A possibilidade de um alívio financeiro para todos os Estados em 2003, sem alteração dos atuais contratos de refinanciamento das dívidas junto ao Tesouro Nacional, está na prorrogação, a partir de janeiro, do fundo de ressarcimento das perdas de receitas dos governos estaduais causadas pela Lei Kandir (Lei Complementar 87/1996). Até agora, o único socorro federal garantido a um Estado é a devolução de cerca de R$ 500 milhões a Minas Gerais por conta do encontro de contas realizado recentemente entre a União e o governo mineiro. Os recursos deverão ser liberados dentro de um mês.
Quanto à manutenção do fundo da Lei Kandir, se aprovada, obrigará a União a continuar repassando anualmente aos Estados o total de R$ 5 bilhões para cobrir perdas na arrecadação do Imposto sobre Circulação de Mercadorias e Serviços (ICMS). A chamada Lei Kandir eliminou o ICMS nas exportações de produtos primários e semi-elaborados desde 1996, provocando redução na arrecadação dos Estados.
De acordo com a Lei Complementar 102/2000, o fundo de ressarcimento dos prejuízos no ICMS acaba em dezembro. Isso, na prática, significaria o fim da transferência de R$ 5 bilhões ao ano de verbas federais para os Estados. Pressionados pela crise financeira, os governos estaduais querem manter a compensação até sair a reforma tributária. O dinheiro é dividido proporcionalmente às perdas de cada Estado na arrecadação do ICMS.
A continuidade do fundo de ressarcimento começou a ser reivindicada pelos Estados há seis meses, mas as negociações ficaram para ser concluídas pelo novo governo, dentro do processo de transição. Como a medida implica em mais despesas para a União no próximo mandato, o presidente Fernando Henrique Cardoso preferiu compartilhar a decisão com o sucessor.

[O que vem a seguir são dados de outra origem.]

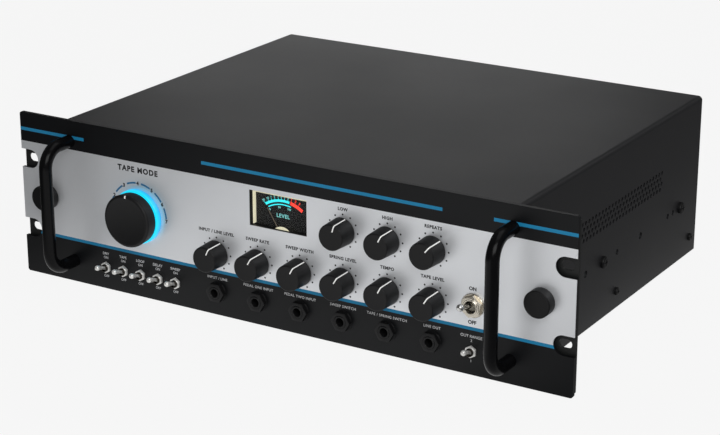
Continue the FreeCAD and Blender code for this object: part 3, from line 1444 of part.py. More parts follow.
# ================================================================== electronics
def circuit_boards():
    """Control board, and the main board on four spacers with a row of capacitors."""
    x0, x1 = MAIN_BOARD_LEFT_IN - DRAWER_INSIDE, MOTOR_X - MOTOR_D / 2 - MAIN_BOARD_MOTOR_GAP
    y0, y1 = MAIN_BOARD_FRONT_Y, TANKBOX_FRONT_Y - MAIN_BOARD_REAR_GAP
    low = TRAY_FLOOR + SPACER_H
    solids = [control_board(), box(x0, x1, y0, y1, low, low + BOARD_T)]
    for x in (x0 + SPACER_INSET, x1 - SPACER_INSET):
        for y in (y0 + SPACER_INSET, y1 - SPACER_INSET):
            solids.append(disc("xy", x, y, SPACER_D, TRAY_FLOOR, low))
    step = (x1 - x0) / (CAP_COUNT + 1)
    for i in range(CAP_COUNT):
        place = (x0 + step * (i + 1), (y0 + y1) / 2)
        solids.append(disc("xy", *place, CAP_D, low + BOARD_T, low + BOARD_T + CAP_H))
    return solids


def power_transformer():
    """Ring transformer with the round plate that clamps it to the floor."""
    r, h = TRANSFORMER_D / 2, TRANSFORMER_H
    coil = [(0, 0), (r, 0, h / 4), (r, h, h / 4), (0, h)]
    place = (TRANSFORMER_X, TRANSFORMER_Y, TRAY_FLOOR)
    plate_top = TRAY_FLOOR + h + TRANSFORMER_PLATE_T
    plate = disc("xy", *place[:2], TRANSFORMER_PLATE_D, TRAY_FLOOR + h, plate_top)
    return turned(coil, place, (0, 0, 1)), plate


def reverb_tank():
    """Sheet tray, open below, with its springs stretched between two blocks."""
    x0 = TRANSFORMER_X + TRANSFORMER_D / 2 + TANKBOX_LEFT_GAP
    x1 = DRAWER_INSIDE - TANKBOX_RIGHT_GAP
    y0, y1 = TANKBOX_FRONT_Y, TANKBOX_REAR_Y
    low, high, t = TRAY_FLOOR, TRAY_FLOOR + TANKBOX_H, TANKBOX_T
    shell = box(x0, x1, y0, y1, low, high)
    shell = shell.cut(box(x0 + t, x1 - t, y0 + t, y1 - t, low - 1, high - t))
    solids = [shell]
    middle_y, b = (y0 + y1) / 2, SPRING_BLOCK
    depth = SPRING_PITCH * SPRING_COUNT / 2
    for x in (x0 + t, x1 - t - b):
        solids.append(box(x, x + b, middle_y - depth, middle_y + depth, high - t - b, high - t))
    z = high - t - b / 2
    for i in range(SPRING_COUNT):
        y = middle_y + SPRING_PITCH * (i - (SPRING_COUNT - 1) / 2)
        solids.append(disc("yz", y, z, SPRING_D, x0 + t + b, x1 - t - b))
    return solids


def mains_inlet():
    """Three-pin appliance inlet in the tray's rear wall."""
    x, z = INLET_X, INLET_Z
    face = TRAY_REAR + INLET_FLANGE_T
    w, h = INLET_W / 2, INLET_H / 2
    body = box(x - w, x + w, TRAY_REAR - INLET_DEPTH, TRAY_REAR, z - h, z + h)
    fw, fh = INLET_FLANGE_W / 2, INLET_FLANGE_H / 2
    flange = box(x - fw, x + fw, TRAY_REAR, face, z - fh, z + fh)
    mw, mh = INLET_MOUTH_W / 2, INLET_MOUTH_H / 2
    floor = face - INLET_MOUTH_DEPTH
    shell = fused([body, flange]).cut(box(x - mw, x + mw, floor, face + 1, z - mh, z + mh))
    pins = []
    for dx, dz in ((-INLET_PIN_SPACING, -1), (0, 1), (INLET_PIN_SPACING, -1)):
        px, pz = x + dx, z + dz * INLET_PIN_RISE
        a, b = INLET_PIN_W / 2, INLET_PIN_H / 2
        pins.append(box(px - a, px + a, floor - NUT_CLEAR, face - INLET_PIN_SET, pz - b, pz + b))
    return fused([shell] + pins)


# ================================================================== all nodes
def build_sleeve():
    save("case_wrap", sleeve_wrap())
    save("case_chassis", sleeve_chassis())
    ear = rack_ear()
    save("ear_right", ear)
    save("ear_left", mirrored(ear))
    save("case_screws", *sleeve_screws())
    save("slide_outer_members", *both_sides([slide_outer()]))


def build_drawer():
    middle = slide_middle()
    save("slide_middle_right", middle)
    save("slide_middle_left", mirrored(middle))
    save("slide_inner_members", *both_sides([slide_inner()]))
    save("drawer_tray", drawer_tray())
    save("front_panel", front_panel())
    bar = handle()
    save("handle_right", bar)
    save("handle_left", mirrored(bar))
    save("handle_screws", *handle_screws())
    screw = thumb_screw()
    save("thumb_screw_right", screw)
    save("thumb_screw_left", mirrored(screw))


def build_controls():
    for name, x, z, angle in knob_places():
        save("knob_" + name, *knob(x, z, angle))
    save("mode_knob", *mode_knob())
    save("mode_switch", *mode_switch())
    save("light_ring", light_ring())
    pots = [potentiometer(x, z) for name, x, z, angle in knob_places()]
    save("potentiometers", *[s for pot in pots for s in pot])
    save("circuit_boards", *circuit_boards())
    jacks = [(jack_socket(x), jack_nut(x)) for x in KNOB_COLUMNS]
    save("jack_sockets", *[s for jack in jacks for s in jack])
    save("toggle_bodies", *toggle_bodies())
    save("toggle_nuts", *toggle_nuts())
    for i, x in enumerate(toggle_xs()[:TOGGLE_COUNT]):
        save(f"toggle_lever_{i + 1}", small_lever(x))
    save("level_lever", small_lever(LEVEL_X))
    save("power_lever", power_lever())


def build_meter():
    save("meter_housing", meter_housing())
    save("meter_dial", meter_dial())
    save("meter_window", meter_window())
    save("meter_movement", *meter_movement())
    save("meter_needle", meter_needle())


def build_machine():
    save("deck_plate", deck_plate())
    save("tape_tank", tape_tank())
    save("tape_cover", tape_cover())
    save("tape_loop", tape_loop())
    heads = [tape_head(HEAD_FIRST_X + HEAD_PITCH * i) for i in range(HEAD_COUNT)]
    save("tape_heads", *heads, *tape_guides())
    save("deck_bearings", *capstan_bearing(), pinch_bush())
    save("flywheel", flywheel())
    save("pinch_arm", pinch_arm())
    save("pinch_roller", pinch_roller())
    save("motor", motor())
    save("motor_pulley", motor_pulley())
    save("drive_belt", drive_belt())
    save("power_transformer", *power_transformer())
    save("reverb_tank", *reverb_tank())
    save("mains_inlet", mains_inlet())


os.makedirs("parts", exist_ok=True)
build_sleeve()
build_drawer()
build_controls()
build_meter()
build_machine()
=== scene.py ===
# %% [markdown]
# # A rack tape echo, dressed in Blender
#
# The machine is a drawer in a black steel sleeve: a wide front panel with two bar handles, ten knobs, a
# small lit meter, sockets and switches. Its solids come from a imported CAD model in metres. Here they get
# their paints and metals, and the pieces that a hand would touch are modelled again with finer shapes.

# %% Load the solids
import json
import math
from contextlib import contextmanager

import bmesh
import bpy
from mathutils import Matrix, Vector


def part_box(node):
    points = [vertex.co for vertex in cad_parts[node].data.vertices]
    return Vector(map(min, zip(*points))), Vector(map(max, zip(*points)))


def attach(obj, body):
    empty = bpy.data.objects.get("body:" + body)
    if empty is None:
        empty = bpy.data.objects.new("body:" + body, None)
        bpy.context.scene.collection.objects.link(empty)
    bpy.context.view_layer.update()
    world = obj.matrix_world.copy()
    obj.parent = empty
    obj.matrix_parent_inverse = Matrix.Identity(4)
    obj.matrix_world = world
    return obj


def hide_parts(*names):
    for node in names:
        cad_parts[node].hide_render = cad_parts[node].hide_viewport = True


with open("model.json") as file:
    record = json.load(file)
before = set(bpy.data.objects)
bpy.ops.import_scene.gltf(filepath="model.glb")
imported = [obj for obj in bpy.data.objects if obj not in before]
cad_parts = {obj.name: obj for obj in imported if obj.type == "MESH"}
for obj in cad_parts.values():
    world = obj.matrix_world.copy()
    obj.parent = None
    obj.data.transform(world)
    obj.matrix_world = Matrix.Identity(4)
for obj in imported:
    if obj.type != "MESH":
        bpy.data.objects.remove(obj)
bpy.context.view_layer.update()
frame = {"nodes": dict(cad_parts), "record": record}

MM = 0.001

# %% [markdown]
# ## Sizes that the pieces share
#
# All lengths here are millimetres, counted from the middle of the four rack slots: X to the right, Y into
# the machine, Z up. Sizes could be read from the solids each time, but a short list of names is easier to
# follow, and the panel's box is printed to set beside them.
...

Pelas regras atuais, no lugar do fundo de ressarcimento, seria ressuscitado o ?seguro-receita?, a primeira sistemática de compensação do ICMS e que foi derrubada pelos Estados por não cobrir todo o prejuízo. Segundo o coordenador do Conselho Nacional de Política Fazendária (Confaz) e secretário de Fazenda do Ceará, Edenilton Gomes de Soarez, a volta do ?seguro-receita? excluirá quase todos os Estados da compensação e aqueles que permanecerão – dois ou três – ainda verão os recursos federais muito reduzidos. Nesta hipótese, a devolução permaneceria somente para os Estados que exportam grandes volumes de produtos semi-elaborados e primários, como o Paraná e Pará.
Os Estados também querem adiar mais uma vez o dispositivo da Lei Kandir, que aumentaria, significativamente, as perdas nas receitas do ICMS. Trata-se da desoneração dos bens de uso e consumo das empresas.
Por esse mecanismo, os estabelecimentos comerciais e industriais poderiam descontar do ICMS devido o imposto embutido no preço de tudo o que for adquirido para o funcionamento da empresa.
Desde que o ICMS foi retirado das exportações e dos investimentos das empresas em bens de capital, os Estados pleiteiam uma devolução maior das perdas. Segundo Soarez, os Estados deixaram de recolher cerca de R$ 6 bilhões ao ano de ICMS de 1997 para cá. Portanto, os R$ 5 bilhões compensados pela União seriam insuficiente para cobrir o prejuízo. O coordenador da equipe de transição do governo eleito, Antônio Palocci Filho, avisou que os contratos de rolagem de dívidas firmados em 1998 serão revistos no âmbito de uma reforma tributária ampla, uma das prioridades da agenda no primeiro semestre de 2003. Palocci Filho acredita que a unificação da legislação do ICMS, um dos pontos da reforma tributária, aumentará a arrecadação própria dos Estados, reforçando o caixa dos governos estaduais.